Though Hopkins’ presence looms larger simply by virtue of his stature, Pryce has the meatier role here. Ably assisted in flashback by Juan Minujín, who plays Bergoglio as a young man, Pryce shoulders much of the film’s emotional weight. Pope Francis has a sense of regret about past mistakes that influences his philosophies as an older man; Pryce plays those scenes with a heaviness of heart that is quite touching. He’s also more blatantly funny, though Hopkins has a drollness that’s delectable. “It is a German joke,” says Pope Benedict XVI after an attempt at humor falls flat, “it doesn’t require a punchline.”
Hopkins runs a small undercurrent of mischievousness under his character’s grumpy exterior. You can see it in his eyes every time he sees a chance to steal the scene from his co-star.
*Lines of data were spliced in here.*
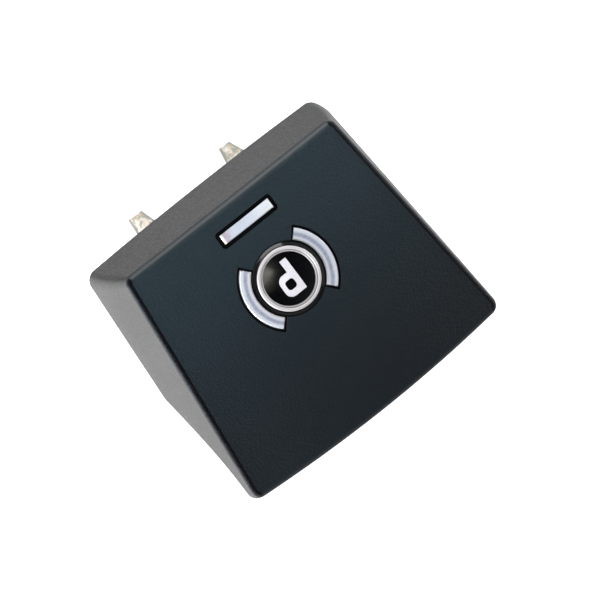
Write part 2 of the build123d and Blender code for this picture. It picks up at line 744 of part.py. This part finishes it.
with BuildPart() as connector_shroud:
    low = (-base_width / 2, connector_y - connector_width / 2, connector_foot)
    high = (low[0] + connector_length, connector_y + connector_width / 2, connector_foot + connector_height)
    box_between(low, high)
    inner_low = (low[0], low[1] + connector_wall, low[2] + connector_wall)
    inner_high = (high[0] - connector_wall, high[1] - connector_wall, high[2] - connector_wall)
    box_between(inner_low, inner_high, Mode.SUBTRACT)
    with Locations((high[0], connector_y, (low[2] + high[2]) / 2)):
        with GridLocations(1, terminal_pitch, 1, terminal_count):
            Box(4 * connector_wall, terminal_size + 2 * fit_gap, terminal_size + 2 * fit_gap,
                mode=Mode.SUBTRACT)
connector_shroud.part.label = "connector_shroud"

with BuildPart() as terminal_pins:
    terminal_z = connector_foot + connector_height / 2
    for index in range(terminal_count):
        pin_y = connector_y + (index - (terminal_count - 1) / 2) * terminal_pitch
        half = terminal_size / 2
        box_between((-base_width / 2 + terminal_recess, pin_y - half, terminal_z - half),
                    (tail_x + half, pin_y + half, terminal_z + half))
        box_between((tail_x - half, pin_y - half, board_foot - terminal_tail),
                    (tail_x + half, pin_y + half, terminal_z))
terminal_pins.part.label = "terminal_pins"


# ---------------------------------------------------------------- light pipes
def light_pipe(side, column_y, tip_radius, label):
    """Tapered prong with its end cut upright, level run forward, run to the middle plane and column up to the markings."""
    half = pipe_size / 2
    run_x = side * prong_offset
    column_half = column_size / 2
    wall_y = prong_axis_start[0]
    with BuildPart() as pipe:
        start = Vector(run_x, wall_y, pipe_height)
        tip = start + Vector(0, -prong_run, -prong_drop)
        with BuildSketch(Plane(origin=tip, z_dir=-prong_direction)):
            Circle(tip_radius)
        with BuildSketch(Plane(origin=tip - prong_direction * prong_taper, z_dir=-prong_direction)):
            Circle(prong_radius)
        loft()
        with BuildSketch(Plane(origin=tip, z_dir=prong_direction)):
            Circle(tip_radius)
        extrude(amount=tip_radius)
        box_between((run_x - prong_radius, tip.Y - prong_radius * 2, tip.Z - prong_radius * 2),
                    (run_x + prong_radius, tip.Y, tip.Z + prong_radius * 2), Mode.SUBTRACT)
        with BuildSketch(Plane(origin=tip - prong_direction * prong_taper, z_dir=-prong_direction)):
            Circle(prong_radius)
        extrude(amount=(tip - start).length - prong_taper + column_gap)
        box_between((run_x - half, wall_y + fit_gap, pipe_height - half),
                    (run_x + half, column_y + column_half, pipe_height + half))
        turn = pipe.edges().filter_by(Axis.Z).group_by(Axis.Y)[-1].sort_by(Axis.X)
        chamfer(turn[-1] if side > 0 else turn[0], facet)
        box_between((min(run_x, -side * column_half), column_y - column_half, pipe_height - column_half),
                    (max(run_x, -side * column_half), column_y + column_half, pipe_height + column_half))
        box_between((-column_half, column_y - column_half, pipe_height),
                    (column_half, column_y + column_half, column_top))
        corner = pipe.edges().filter_by(Axis.Y).filter_by(
            lambda edge: abs(edge.center().X + side * column_half) < 0.01
            and abs(edge.center().Z - pipe_height + column_half) < 0.01)
        chamfer(corner, facet)
    pipe.part.label = label
    return pipe


symbol_light_pipe = light_pipe(1, symbol_y, symbol_tip_radius, "symbol_light_pipe")
indicator_light_pipe = light_pipe(-1, bar_y, indicator_tip_radius, "indicator_light_pipe")

# ---------------------------------------------------------------- console clips
with BuildPart() as console_clips:
    for side in (-1, 1):
        wall = side * (base_depth / 2 + fit_gap)
        outer = wall + side * clip_spring
        thick = side * clip_strip
        tab = wall - side * clip_tab
        nose_top = clip_top - clip_shoulder
        nose_foot = nose_top - clip_nose
        with BuildSketch(Plane.YZ):
            with BuildLine():
                Polyline(
                    (wall, clip_foot), (wall + thick, clip_foot), (outer, nose_foot), (outer, nose_top),
                    (wall + thick, clip_top), (tab, clip_top), (tab, clip_top - clip_strip),
                    (wall, clip_top - clip_strip), (outer - thick, nose_top - clip_bend),
                    (outer - thick, nose_foot + clip_bend), (wall, clip_foot + clip_toe), (wall, clip_foot))
            make_face()
        extrude(amount=clip_width / 2, both=True)
console_clips.part.label = "console_clips"


# ---------------------------------------------------------------- plungers, contact bridges and springs
def plunger(side, plunger_y, label):
    with BuildPart() as slide:
        with BuildSketch(Plane.XY.offset(plunger_foot)):
            with Locations((side * plunger_offset, plunger_y)):
                Rectangle(plunger_width, plunger_length)
        extrude(amount=plunger_top - plunger_foot)
        with BuildSketch(Plane.XY.offset(plunger_foot)):
            with Locations((side * plunger_offset, plunger_y)):
                RectangleRounded(flange_size, flange_size, flange_thickness / 2)
        extrude(amount=flange_thickness)
        chamfer(slide.edges().group_by(Axis.Z)[-1], guide_gap * 4)
        with BuildSketch(Plane.YZ.offset(side * plunger_offset)):
            with Locations((plunger_y, pivot_z)):
                SlotOverall(2 * (finger_radius + finger_slide), 2 * (finger_radius + finger_gap))
        extrude(amount=plunger_width, both=True, mode=Mode.SUBTRACT)
    slide.part.label = label
    return slide


def contact_bridge(side, plunger_y, label):
    with BuildPart() as bridge:
        with BuildSketch(Plane.XY.offset(bridge_foot)):
            with Locations((side * plunger_offset, plunger_y)):
                SlotOverall(contact_pitch + bridge_width / 2, bridge_width, rotation=90)
        extrude(amount=bridge_thickness)
        with BuildSketch(Plane.XY.offset(bridge_foot)):
            with Locations((side * plunger_offset, plunger_y)):
                with GridLocations(1, contact_pitch, 1, 2):
                    Circle(contact_radius)
        extrude(amount=-contact_length)
        fillet(bridge.edges().group_by(Axis.Z)[0], contact_radius / 2)
    bridge.part.label = label
    return bridge


def return_spring(side, plunger_y, label):
    inner = sqrt(plunger_width ** 2 + plunger_length ** 2) / 2 + spring_clearance
    length = base_roof - spring_foot - spring_wire - 2 * fit_gap
    with BuildPart() as spring:
        with BuildLine() as coil:
            Helix(length / spring_turns, length, inner + spring_wire / 2,
                  center=(side * plunger_offset, plunger_y, spring_foot + spring_wire / 2 + fit_gap))
        with BuildSketch(Plane(origin=coil.line @ 0, z_dir=coil.line % 0)):
            Circle(spring_wire / 2)
        sweep(path=coil.line, is_frenet=True)
    spring.part.label = label
    return spring


push_plunger = plunger(1, push_y, "push_plunger")
pull_plunger = plunger(-1, pull_y, "pull_plunger")
push_bridge = contact_bridge(1, push_y, "push_bridge")
pull_bridge = contact_bridge(-1, pull_y, "pull_bridge")
push_spring = return_spring(1, push_y, "push_spring")
pull_spring = return_spring(-1, pull_y, "pull_spring")

# ---------------------------------------------------------------- one file per piece
os.makedirs("parts", exist_ok=True)
pieces = [
    cap_shell, symbol_bezel, symbol_ring, arc_lens_left, arc_lens_right, badge_disc, badge_letter,
    indicator_bezel, indicator_lens, symbol_diffuser, light_baffle, paddle_carrier, carrier_screws,
    pivot_bushes, pivot_pin, pin_clips, base_housing, base_plate, plate_screws, circuit_board,
    contact_pads, connector_shroud, terminal_pins, symbol_light_pipe, indicator_light_pipe,
    console_clips, push_plunger, pull_plunger, push_bridge, pull_bridge, push_spring, pull_spring,
]
for piece in pieces:
    export_step(piece.part, f"parts/{piece.part.label}.step")
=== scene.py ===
import json
from math import cos, pi, radians, sin

import bmesh
import bpy
from mathutils import Matrix, Vector


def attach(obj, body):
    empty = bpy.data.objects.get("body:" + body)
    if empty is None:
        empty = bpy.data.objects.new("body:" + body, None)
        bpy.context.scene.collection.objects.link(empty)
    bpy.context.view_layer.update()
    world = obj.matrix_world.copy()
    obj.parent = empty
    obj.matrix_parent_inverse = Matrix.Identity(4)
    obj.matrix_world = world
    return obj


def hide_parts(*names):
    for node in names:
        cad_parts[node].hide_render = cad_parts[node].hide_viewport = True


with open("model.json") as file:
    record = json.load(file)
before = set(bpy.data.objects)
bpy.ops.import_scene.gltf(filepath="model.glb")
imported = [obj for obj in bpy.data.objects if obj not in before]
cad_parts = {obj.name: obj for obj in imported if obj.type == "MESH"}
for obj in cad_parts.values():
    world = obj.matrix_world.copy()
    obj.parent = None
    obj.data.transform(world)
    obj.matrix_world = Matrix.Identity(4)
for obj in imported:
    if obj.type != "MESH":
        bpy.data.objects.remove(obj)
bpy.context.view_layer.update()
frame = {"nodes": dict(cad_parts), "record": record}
nodes = frame["nodes"]
mm = 0.001
symbol_middle = Vector((0, 0.80, 19.87)) * mm
top_tilt = 4.13  # degrees, downwards to the front

# radii in mm on the round symbol
groove_radius = 2.955
outer_rim_start = 3.03
collar_start = 3.0
collar_radius = 3.36


# ---------------------------------------------------------------- node helpers
def set_range(node, low, high, out_low, out_high):
    """The two ranges of a map range node."""
    sockets = ("From Min", "From Max", "To Min", "To Max")
    for socket, number in zip(sockets, (low, high, out_low, out_high)):
        node.inputs[socket].default_value = number


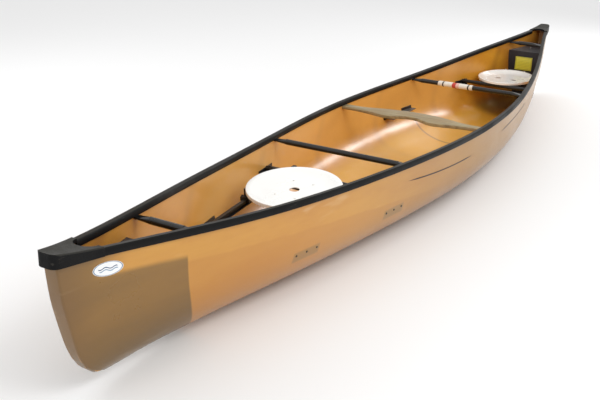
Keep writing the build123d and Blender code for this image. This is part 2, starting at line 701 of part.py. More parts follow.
def main():
    """Make every piece and write it."""
    crossbar_xs = [*CROSSBARS.values(), YOKE_X]
    places = [place for x in crossbar_xs for place in screw_places(x)]
    for side in (1, -1):
        save(gunwale(side, places), f"gunwale_{hand(side)}")
    for name, x in CROSSBARS.items():
        save(thwart(x), name)
    save(yoke(), "portage_yoke")
    save(sleeve(), "thwart_sleeve")
    with BuildPart() as all_screws:
        for x in crossbar_xs:
            add(screws(x, YOKE_THICK if x == YOKE_X else TAB_THICK))
    save(all_screws.part, "crossbar_screws")

    rear_z = BOW_FRONT_Z + slide_slope * (BOW_FRONT_X - BOW_REAR_X)
    stern_z = STERN_RIM_Z - SEAT_LIP - FIT - CROSS_TUBE / 2
    crosses = (
        ("bow_front", BOW_FRONT_X, BOW_FRONT_Z, BOW_RIVET_Z),
        ("bow_rear", BOW_REAR_X, rear_z, BOW_RIVET_Z),
        ("stern_front", STERN_SEAT_X + STERN_CROSS_SPREAD, stern_z, STERN_RIVET_Z),
        ("stern_rear", STERN_SEAT_X - STERN_CROSS_SPREAD, stern_z, STERN_RIVET_Z),
    )
    rivet_spots = []
    for name, x, z, rivet_z in crosses:
        tube, spots = cross_set(name, x, z, rivet_z)
        rivet_spots += spots
        if name.startswith("stern"):
            with BuildPart() as bored:
                add(tube)
                with Locations([(x, side * STERN_BOLT_Y, z) for side in (1, -1)]):
                    Cylinder(BOLT / 2 + FIT, 2 * CROSS_TUBE, mode=Mode.SUBTRACT)
            tube = bored.part
        save(tube, f"{name}_cross_tube")

    with BuildPart() as hull:
        add(outer_form)
        add(inner_form, mode=Mode.SUBTRACT)
    save(drilled(hull.part, rivet_spots, RIVET + FIT, 3 * WALL), "hull")

    for end in (1, -1):
        save(deck_plate(end), f"{turned(end)}_deck_plate")
        save(float_tank(end), f"{turned(end)}_float_tank")
    save(tank_label(), "tank_label")
    save(tank_eye(), "tank_eye")

    for x, name in ((MID_FRONT_X, "front"), (MID_REAR_X, "rear")):
        for side in (1, -1):
            with BuildPart() as angle:
                add(bracket(x, side, MID_SHELF_Z, MID_SHELF_Z, MID_LONG, MID_HOLE_Y - BRACKET_EDGE))
                with Locations((x, side * MID_HOLE_Y, MID_SHELF_Z)):
                    Cylinder(BOLT / 2 + FIT, BRACKET_THICK * 4, mode=Mode.SUBTRACT)
            save(angle.part, f"mid_seat_bracket_{name}_{hand(side)}")

    for side in (1, -1):
        save(rail(side), f"seat_rail_{hand(side)}")
        save(clamp_knob(side), f"slide_clamp_knob_{hand(side)}")
        for end, name in ((1, "front"), (-1, "rear")):
            save(slide_block(end, side), f"slide_block_{name}_{hand(side)}")
    for end, name in ((1, "front"), (-1, "rear")):
        save(seat_bar(end), f"bow_seat_bar_{name}")
    bolt_places = [(end * BLOCK_SPREAD, side * SEAT_BOLT_Y) for end in (1, -1) for side in (1, -1)]
    seat_plane = Plane(origin=on_rails(seat_at, 0, rim_level), x_dir=rail_level.x_dir, z_dir=rail_level.z_dir)
    save(seat_shell(seat_plane, SEAT_LONG, SEAT_WIDE, SEAT_DEEP, (0,), DRAIN, bolt_places), "bow_seat_shell")
    save(seat_bolts(), "bow_seat_bolts")

    stern_plane = Plane.XY.offset(STERN_RIM_Z).shift_origin((STERN_SEAT_X, 0, STERN_RIM_Z))
    stern_places = [(end * STERN_CROSS_SPREAD, side * STERN_BOLT_Y) for end in (1, -1) for side in (1, -1)]
    save(seat_shell(stern_plane, STERN_SEAT_LONG, STERN_SEAT_WIDE, STERN_SEAT_DEEP,
                    (STERN_DRAIN_Y, -STERN_DRAIN_Y), STERN_DRAIN, stern_places), "stern_seat_shell")
    spots = [(STERN_SEAT_X + x, y) for x, y in stern_places]
    save(bolts(spots, stern_z - CROSS_TUBE / 2, STERN_RIM_Z + FIT / 2), "stern_seat_bolts")


main()
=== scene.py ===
# %% [markdown]
# # An open tripping canoe
# The canoe is a thin laminate shell with black gunwales clamped on its edge, tubes and a carved yoke
# across it, and two moulded seats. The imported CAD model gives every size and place. This script gives
# each piece its finish, rounds what is rounded on the real boat, and adds the thin things stuck on it.

# %% Load the frame
import json
import math

import bmesh
import bpy
from mathutils import Matrix, Vector
from mathutils.bvhtree import BVHTree


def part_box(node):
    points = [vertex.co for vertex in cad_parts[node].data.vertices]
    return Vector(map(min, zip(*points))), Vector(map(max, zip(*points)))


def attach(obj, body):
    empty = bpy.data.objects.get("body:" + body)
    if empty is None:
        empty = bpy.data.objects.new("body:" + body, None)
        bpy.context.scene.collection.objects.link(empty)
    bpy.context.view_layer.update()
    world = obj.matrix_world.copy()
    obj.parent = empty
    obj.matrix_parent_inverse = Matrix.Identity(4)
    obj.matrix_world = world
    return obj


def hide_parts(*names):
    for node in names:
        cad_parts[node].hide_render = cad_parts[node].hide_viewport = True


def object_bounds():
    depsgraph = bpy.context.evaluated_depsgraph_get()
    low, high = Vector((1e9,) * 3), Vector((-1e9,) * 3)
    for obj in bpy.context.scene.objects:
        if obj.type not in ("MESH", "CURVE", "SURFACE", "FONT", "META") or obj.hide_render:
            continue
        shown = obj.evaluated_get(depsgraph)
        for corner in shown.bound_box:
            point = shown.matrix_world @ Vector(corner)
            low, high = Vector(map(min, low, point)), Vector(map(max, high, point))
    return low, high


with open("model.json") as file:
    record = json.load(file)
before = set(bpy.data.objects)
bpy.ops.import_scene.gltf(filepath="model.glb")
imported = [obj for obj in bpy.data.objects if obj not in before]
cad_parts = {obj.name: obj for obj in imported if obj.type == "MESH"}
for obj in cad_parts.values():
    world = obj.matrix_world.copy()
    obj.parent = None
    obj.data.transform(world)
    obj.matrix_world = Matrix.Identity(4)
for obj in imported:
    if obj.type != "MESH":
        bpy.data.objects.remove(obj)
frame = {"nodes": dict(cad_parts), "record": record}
cad_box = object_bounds()
print("CAD box", [list(corner) for corner in cad_box])

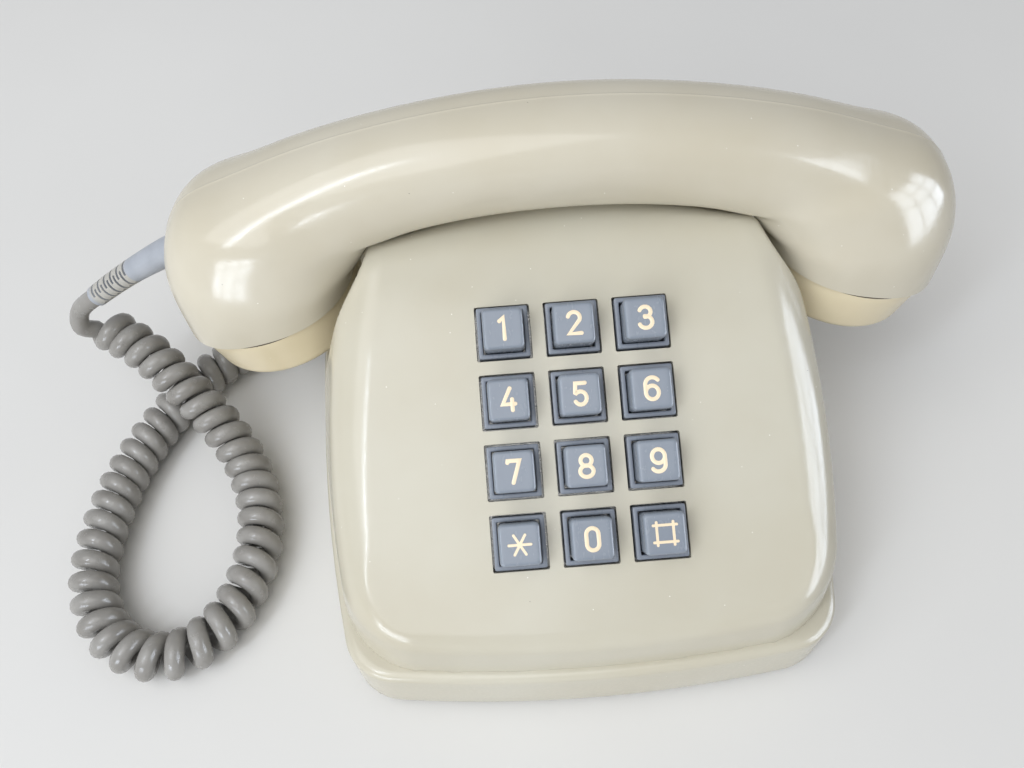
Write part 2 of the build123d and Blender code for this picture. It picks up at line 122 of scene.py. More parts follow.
# The upper lead starts inside the boot.
UPPER_LEAD = [
    (-141.6, 41.0, 63.2), (-148.8, 41.38, 57.75), (-154.0, 42.4, 53.6), (-158.6, 43.4, 48.6),
    (-160.3, 40.9, 43.2), (-157.6, 42.3, 40.0),
]
COIL = [
    (-154.0, 44.9, 37.4), (-149.0, 42.2, 34.4),
    (-140.9, 37.4, 31.2), (-129.3, 26.3, 24.5), (-118.6, 15.8, 16.5),
    (-109.0, 2.0, 9.5), (-103.0, -17.0, 7.9), (-104.5, -38.0, 7.9), (-114.0, -56.0, 7.9),
    (-130.0, -63.5, 7.9), (-147.5, -56.0, 7.9), (-157.0, -38.0, 7.9), (-156.5, -17.0, 7.9),
    (-151.5, 5.0, 7.9), (-141.0, 26.0, 7.9), (-129.0, 42.0, 7.9), (-115.0, 53.5, 8.2),
    (-100.0, 56.5, 10.5),
]
LOWER_LEAD = [(-95.1, 57.48, 11.25), (-90.0, 54.0, 13.5), (-84.6, 54.0, 13.5)]

KEY_NAMES = ["1", "2", "3", "4", "5", "6", "7", "8", "9", "star", "0", "hash"]


# ------------------------------------------------------------------ mesh helpers
def piece(name, points, faces, material, crease=35.0):
    """A mesh object from points in millimetres, smooth except at its creases."""
    mesh = bpy.data.meshes.new(name)
    mesh.from_pydata((np.asarray(points, float) * MM).tolist(), [], faces)
    mesh.update()
    return shaded(name, mesh, material, crease)


def shaded(name, mesh, material, crease=35.0):
    obj = bpy.data.objects.new(name, mesh)
    bpy.context.scene.collection.objects.link(obj)
    mesh.materials.clear()
    mesh.materials.append(material)
    mesh.polygons.foreach_set("use_smooth", [True] * len(mesh.polygons))
    mesh.set_sharp_from_angle(angle=math.radians(crease))
    return obj


def grid_faces(rows, columns, close_rows=False, start=0):
    """Quads of rows of points; each row wraps, and the rows do where asked."""
    faces = []
    for r in range(rows if close_rows else rows - 1):
        for c in range(columns):
            d = (c + 1) % columns
            e = (r + 1) % rows
            faces.append((start + r * columns + c, start + r * columns + d,
                          start + e * columns + d, start + e * columns + c))
    return faces


def ring_shell(rings):
    """Skin of a closed ring of rings: outside, then lining back to the start."""
    points = [p for ring in rings for p in ring]
    return points, grid_faces(len(rings), len(rings[0]), close_rows=True)


def stack(rings):
    """Closed skin over a stack of rings with the same number of points, poles filled."""
    count = len(rings[0])
    points = [p for ring in rings for p in ring]
    faces = grid_faces(len(rings), count)
    for ring, flip in ((0, True), (len(rings) - 1, False)):
        middle = np.mean(np.asarray(rings[ring], float), axis=0)
        points.append(tuple(middle))
        pole = len(points) - 1
        for c in range(count):
            d = (c + 1) % count
            edge = (ring * count + c, ring * count + d)
            faces.append((edge[1], edge[0], pole) if flip else (edge[0], edge[1], pole))
    return points, faces


def outward(mesh):
    """Faces turned to point out of a closed mesh."""
    bm = bmesh.new()
    bm.from_mesh(mesh)
    bmesh.ops.recalc_face_normals(bm, faces=bm.faces)
    bm.to_mesh(mesh)
    bm.free()


def placed(points, matrix):
    return [tuple(matrix @ Vector(p)) for p in points]


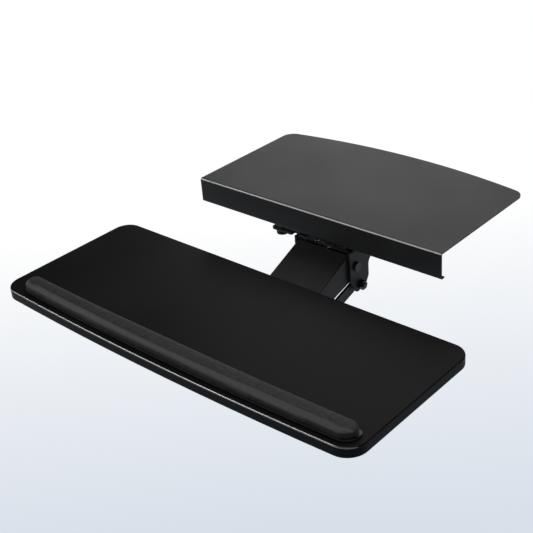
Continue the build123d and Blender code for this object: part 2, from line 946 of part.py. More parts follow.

Pope Francis ordering a pizza from the “best place in Italy” is amusing enough, but when his dinner partner attacks a slice with the voraciousness of Hannibal Lecter, you can almost see the scoreboard marking a home run for the guy who played him.
Despite its desire to entertain while crafting a love letter to Pope Francis, “The Two Popes” doesn’t shy away from some of the more unsavory elements of its time period, though some viewers may justifiably feel it doesn’t devote enough attention to them. The Catholic Church child abuse scandal is given some airtime, but Meirelles makes a stylistic choice of blocking dialogue in one scene that I thought undercut the seriousness of this topic. There are also interview scenes where people call Pope Benedict XVI “a Nazi.” While it’s understandable that a South American filmmaker would focus more on the backstory of the first Pope from his continent, I wish Pope Benedict XVI’s character had been expanded in similar fashion rather than having him be more symbolic of the old man’s lament we’ve seen more thoroughly in “The Irishman” and “Pain and Glory.”
Still, as two-handers go, “The Two Popes” is a great one. Its slightly over two hour runtime flies by without lagging. The scenes involving how Popes are selected offered insight into the politics of the process and the editing kept those moments from becoming dull. Overall, the film is superbly acted and a lot of fun to watch, which I suppose is not enough hardcore critical substance to hang three and a half stars on, but there you go.